Do this:
Copy exactly, please, the lines of the data from its start through the line containing "for name in".
━━━━━━━━━━
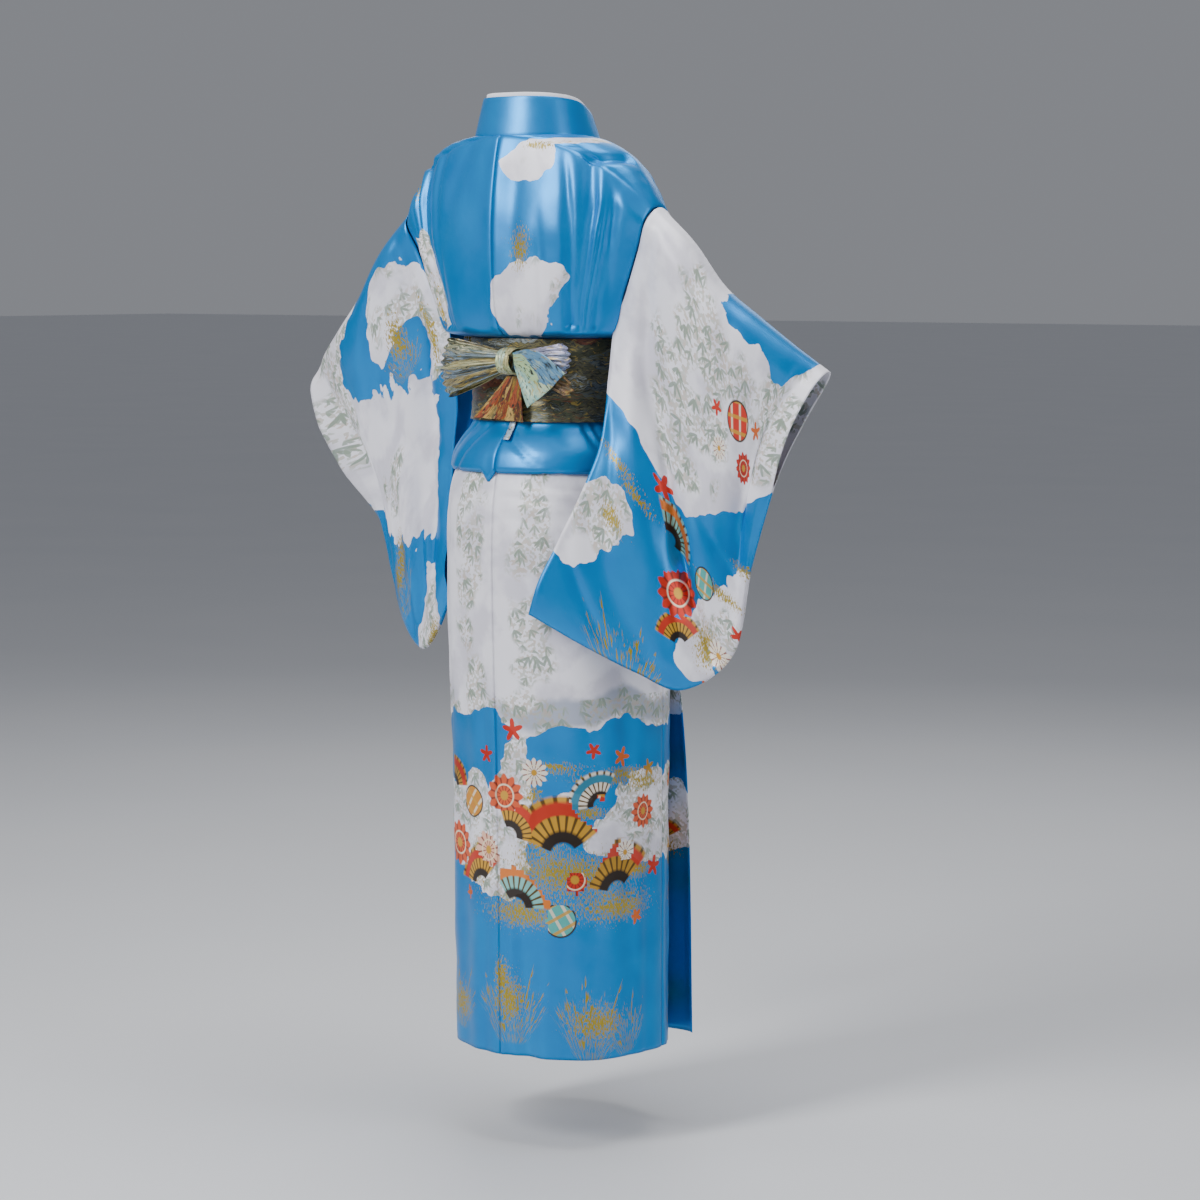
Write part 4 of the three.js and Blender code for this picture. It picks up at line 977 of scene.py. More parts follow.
def printed_satin(settings):
    """Blue polyester satin with white mist, bamboo sprays, gold flecks and motifs printed on it."""
    if SATIN in bpy.data.materials:
        return bpy.data.materials[SATIN]
    material, tree = new_material(SATIN)
    cloth = put(tree, "UVMap", uv_map="cloth")
    white, gold, spray, haze = (put(tree, "Attribute", out=2, attribute_name=name)
                                for name in ("white", "gold", "spray", "haze"))

    # Cloud edges are scalloped at about 20 mm and roughened at about 4 mm
    billow = put(tree, "TexVoronoi", cloth, Scale=1 / BILLOW, voronoi_dimensions="2D", feature="SMOOTH_F1")
    rough = put(tree, "TexNoise", cloth, Scale=1 / RAGGED, Detail=3.0, noise_dimensions="2D")
    ragged = put(tree, "Math.MULTIPLY_ADD", rough, 0.16, put(tree, "Math.MULTIPLY_ADD", billow, -0.34, white))
    mist = put(tree, "MapRange", ragged, 0.44, 0.455, 0.0, 1.0, interpolation_type="SMOOTHSTEP")
    shade = put(tree, "TexNoise", cloth, Scale=1 / MOTTLE, Detail=4.0, noise_dimensions="2D")
    lilac = put(tree, "MapRange", shade, 0.42, 0.62, 0.0, 1.0, interpolation_type="SMOOTHSTEP")
    smoky = put(tree, "Math.MULTIPLY_ADD", haze, 1.25, shade)
    smoky = put(tree, "MapRange", smoky, 0.95, 1.5, 0.0, 1.0, interpolation_type="SMOOTHSTEP")
    pale = printed(tree, linear(settings.white), (lilac, "#D6D4E0"), (smoky, "#A4ABBC"))
    colour = printed(tree, linear(settings.blue), (shade, settings.blue_light), (mist, pale))

    # Bamboo sprays: leaves of about 12 mm in clusters, with blossom flecks of 2 or 3 mm
    cluster = put(tree, "TexNoise", cloth, Scale=1 / CLUSTER, Detail=1.0, noise_dimensions="2D")
    gate = put(tree, "Math.MULTIPLY", cluster, spray)
    gate = put(tree, "MapRange", gate, 0.24, 0.36, 0.0, 1.0, interpolation_type="SMOOTHSTEP")
    growth = put(tree, "Math.MULTIPLY", gate, mist)
    flecks = put(tree, "TexVoronoi", cloth, Scale=1 / FLECK, voronoi_dimensions="2D", out=1)
    dots = put(tree, "Math.GREATER_THAN", put(tree, "SeparateXYZ", flecks), 0.5)
    dots = put(tree, "Math.MULTIPLY", put(tree, "Math.MULTIPLY", dots, growth), 0.62)
    fleck = printed(tree, linear("#B9A388"), (put(tree, "SeparateXYZ", flecks, out=1), "#A7B3A6"))
    colour = printed(tree, colour, (dots, fleck))
    for *leaf, tint in LEAVES:
        leaves = put(tree, "Math.MULTIPLY", leaf_layer(tree, cloth, *leaf), growth)
        colour = printed(tree, colour, (put(tree, "Math.MULTIPLY", leaves, 0.85), tint))

    # Gold flecks lie in streaks down the cloth
    streaks = put(tree, "VectorMath.MULTIPLY", cloth, (520.0, 190.0, 1.0))
    grain = put(tree, "TexNoise", streaks, Scale=1.0, Detail=2.0, noise_dimensions="2D")
    dust = put(tree, "Math.MULTIPLY_ADD", gold, 0.49, grain)
    dust = put(tree, "MapRange", dust, 0.82, 0.92, 0.0, 1.0, interpolation_type="SMOOTHSTEP")
    colour = printed(tree, colour, (dust, settings.gold), *motif_layers(tree))

    roughness = put(tree, "MapRange", mist, 0.0, 1.0, settings.gloss, settings.gloss + 0.1)
    metallic = put(tree, "MapRange", mist, 0.0, 1.0, 0.5, 0.08)
    satin_shader(tree, colour, cloth, roughness, metallic)
    return material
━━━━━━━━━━
Result for this exercise:
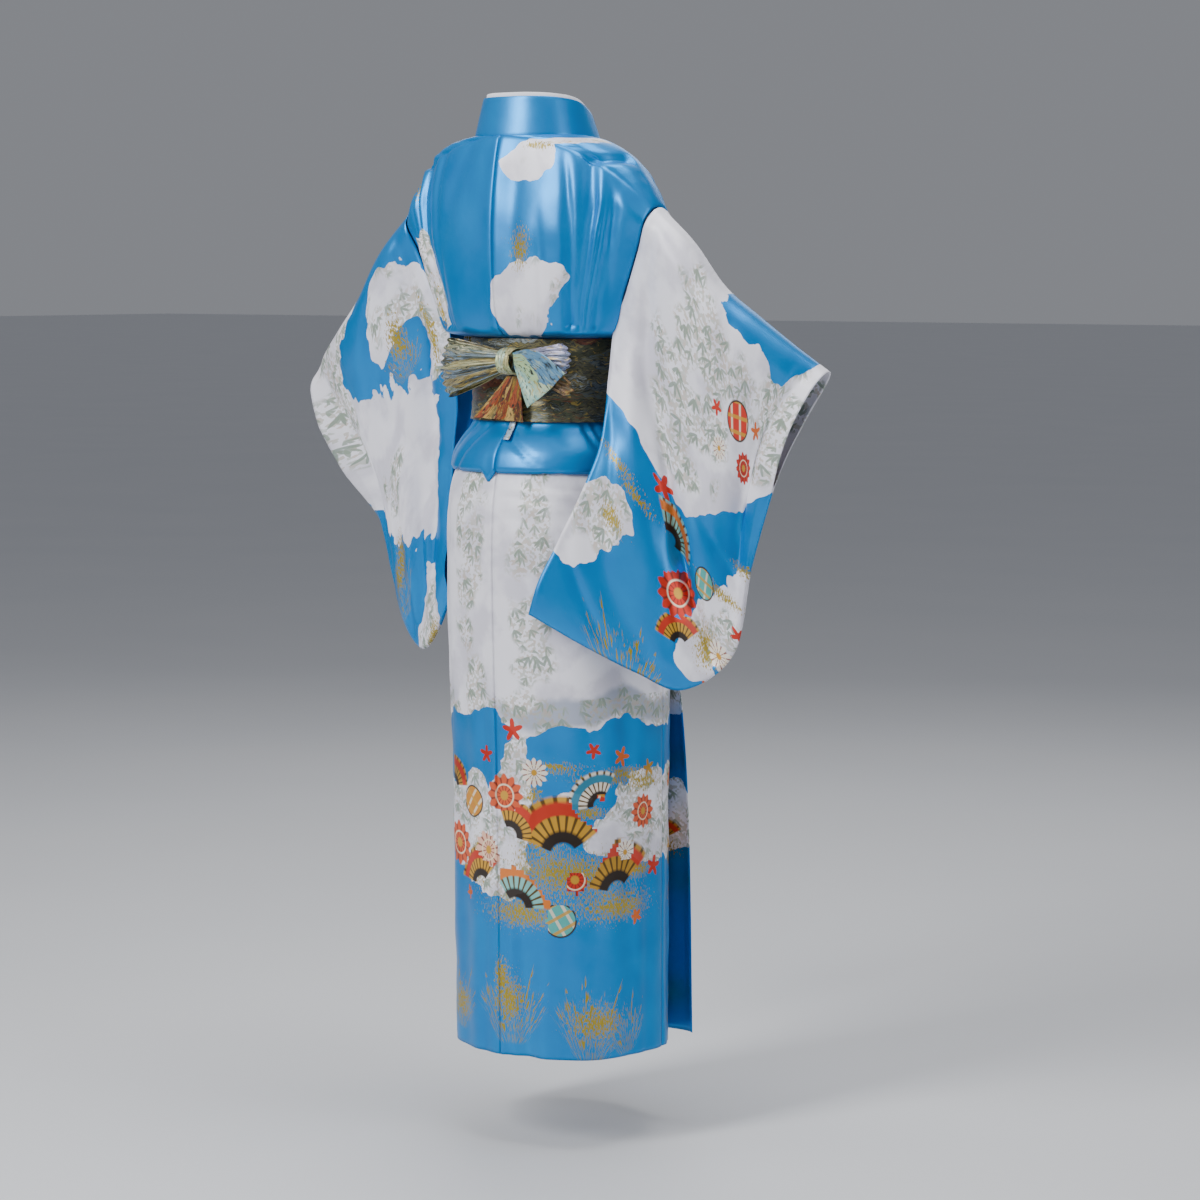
Write part 4 of the three.js and Blender code for this picture. It picks up at line 977 of scene.py. More parts follow.
def printed_satin(settings):
    """Blue polyester satin with white mist, bamboo sprays, gold flecks and motifs printed on it."""
    if SATIN in bpy.data.materials:
        return bpy.data.materials[SATIN]
    material, tree = new_material(SATIN)
    cloth = put(tree, "UVMap", uv_map="cloth")
    white, gold, spray, haze = (put(tree, "Attribute", out=2, attribute_name=name)
                                for name in ("white", "gold", "spray", "haze"))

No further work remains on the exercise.